1998年4月27日のナイトロは、DX軍による有名なアングルとして記憶に残る。この夜、ナイトロはバージニア州のノーフォーク・スコープにて収録され、一方のロウ・イズ・ウォーは、距離的に近いハンプトン・コロシアムでの収録だった。DX軍はその日の興行が行なわれる前に、メンバー全員で戦闘用のジープに乗ってナイトロの会場までアポなしで「侵略」し、エリック・ビショフとの面会を要求したが、警備員に入場を拒否された。拡声スピーカーで「WCWなんて格下の団体の試合なんて見る必要ねえよ。WWFこそ最高だ」「(観戦に来ていた客に向かって)このチケットは購入したんじゃなくてWCWがバラ撒いたタダ券だよな?」といったマイクパフォーマンスで、WCWのネガティブキャンペーンとWWFの宣伝を行ってから、ロウの会場に戻った。

WWFはアングルとキャラクターの設定を、大人向けにシフトして、ロウの視聴率を順調に伸ばした。

WCWの復活の試み

1998年のビル・ゴールドバーグの連勝はWCWの視聴率を救った

マクマホンとオースチンの抗争に危機を感じたWCWはnWoを二つに分けた。ホーガン率いるnWoハリウッド派と、ナッシュ率いるnWoウルフパック派である。

WCWの視聴率を回復する試みは続いた。元NFLのフットボール選手のビル・ゴールドバーグを「怪物」に仕立て上げた。
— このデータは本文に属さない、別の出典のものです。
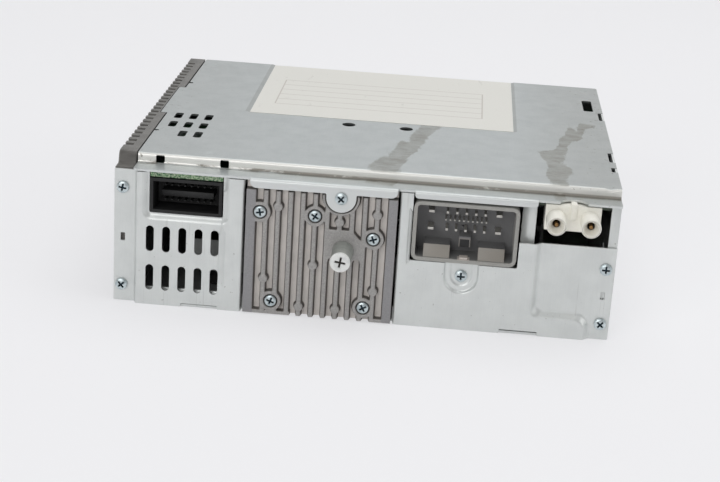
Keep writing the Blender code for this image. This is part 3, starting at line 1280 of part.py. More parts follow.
def connector_bracket():
    face = BEHIND_PANEL
    left, right = POCKET_X - BRACKET_REACH, CONNECTOR_FLANGE_RIGHT
    strip_left = SOCKET_RIGHT + FIT_GAP
    bottom, shoulder = SOCKET_BOTTOM - BRACKET_DROP, SOCKET_BOTTOM - BRACKET_SHOULDER_DROP
    outline = [(left, bottom), (right, bottom), (right, BOARD_UNDERSIDE - FIT_GAP),
               (strip_left, BOARD_UNDERSIDE - FIT_GAP), (strip_left, shoulder), (left, shoulder)]
    plate = bmesh.new()
    prism(plate, outline, "Y", face, face + SHEET)
    hole = bmesh.new()
    screw_hole(hole, *POCKET_SCREW, face - CUT_OVERRUN, face + SHEET + CUT_OVERRUN)
    return make_piece("connector_bracket", zinc_steel(), plate, ("DIFFERENCE", hole))


def display_connector():
    left, right = DISPLAY_LEFT + FIT_GAP, DISPLAY_RIGHT - FIT_GAP
    bottom, top = DISPLAY_BOTTOM + FIT_GAP, BOARD_UNDERSIDE - FIT_GAP
    middle = (bottom + top) / 2
    face = RAISED + DISPLAY_PROUD
    floor = REAR + DISPLAY_FLOOR
    shell = bmesh.new()
    block(shell, (left, right), (face, REAR + DISPLAY_DEPTH), (bottom, top))
    cavity = bmesh.new()
    block(cavity, (left + DISPLAY_WALL, right - DISPLAY_WALL), (face - CUT_OVERRUN, floor),
          (bottom + DISPLAY_WALL, top - DISPLAY_WALL))
    tongue = bmesh.new()
    block(tongue, (left + TONGUE_INSET, right - TONGUE_INSET), (REAR + TONGUE_START, floor + WELD_DEPTH),
          (middle - TONGUE_THICKNESS / 2, middle + TONGUE_THICKNESS / 2))
    contacts = bmesh.new()
    pitch = (right - left - TONGUE_INSET * 2) / CONTACT_COUNT
    for index in range(CONTACT_COUNT):
        x = left + TONGUE_INSET + pitch * (index + 0.5)
        for side in (-1, 1):
            z = middle + side * CONTACT_DROP
            block(contacts, (x - CONTACT_WIDTH / 2, x + CONTACT_WIDTH / 2),
                  (REAR + CONTACT_TIP, floor + WELD_DEPTH), (z - CONTACT_WIDTH / 2, z + CONTACT_WIDTH / 2))
    return make_piece("display_connector", black_plastic(), shell, ("DIFFERENCE", cavity), ("UNION", tongue),
                      ("UNION", contacts))


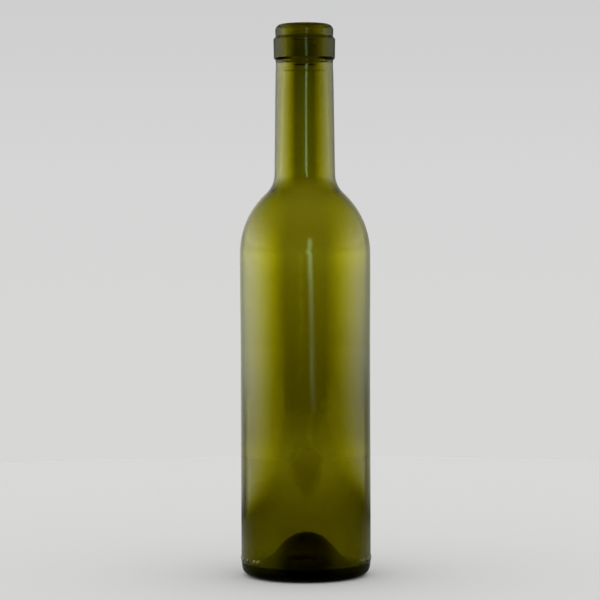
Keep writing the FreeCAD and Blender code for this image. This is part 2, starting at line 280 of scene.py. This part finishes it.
outer_skin, inner_skin = turned(outside), turned(inside)
for vertex in inner_skin.verts:
    vertex.co = uneven(vertex.co)
print("skins:", len(outer_skin.faces), "and", len(inner_skin.faces), "faces")

# %% [markdown]
# The moulds leave their own marks outside. Their halves meet in a fine seam down each side. Low
# on the heel stand raised marks, a row of dots that tells the mould's number and a row of ticks,
# and the bearing ring is knurled, so that the hot bottle doesn't crack on the conveyor.

# %% Seams, heel marks and knurls
SEAM_AT, SEAM_STAND = math.radians(11.25), 0.03 * MM
MARK_STAND = 0.35 * MM
DOT, TICK = (0.75 * MM, 0.75 * MM), (0.45 * MM, 1.25 * MM)     # half width and half height
MARK_HEIGHT = (MARKS_TOP + PANEL_BOTTOM) / 2
# turns from the front, and the form that stands there
MARKS = [(-90, DOT), (-75, DOT), (-63, DOT), (-52, DOT), (-47, DOT),
         (57, TICK), (62, DOT), (67, TICK), (71, TICK), (76, DOT), (81, TICK), (86, DOT), (90, TICK)]
KNURLS, KNURL_DEPTH = 48, 0.2 * MM


def turn_of(point):
    """Angle round the axis, from the front towards the right."""
    return math.atan2(point.x, -point.y)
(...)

ゴールドバーグの驚異の174連勝が始まると、すぐに人気は回復した。ゴールドバーグがホーガンをピンフォールしてWCW世界ヘビー級王者になった1998年7月6日やリック・フレアーがフォー・ホースメンを復活させた9月14日などでWCWは視聴率戦争に勝利した。なお、結果的にWCWの最後の勝利となった10月26日の放送は、ダイヤモンド・ダラス・ペイジとゴールドバーグの世界タイトルマッチであった。

この時期、ケビン・ナッシュがブッキング上で大きな力を持ち、1998年11月の『ワールド・ウォー3』のバトルロイヤルで勝利した後、翌月の『スターケード1998』でゴールドバーグの連勝を止めて、世界王者となった。ナッシュ自身は否定するが、彼のブッキングにはレスラー仲間からも批判されていたことを、エディ・ゲレロの自伝『Cheating Death, Stealing Life: The Eddie Guerrero Story』で裏付けられている。ナッシュの王座奪取は、結果的にWCWの衰退の始まりへとつながった。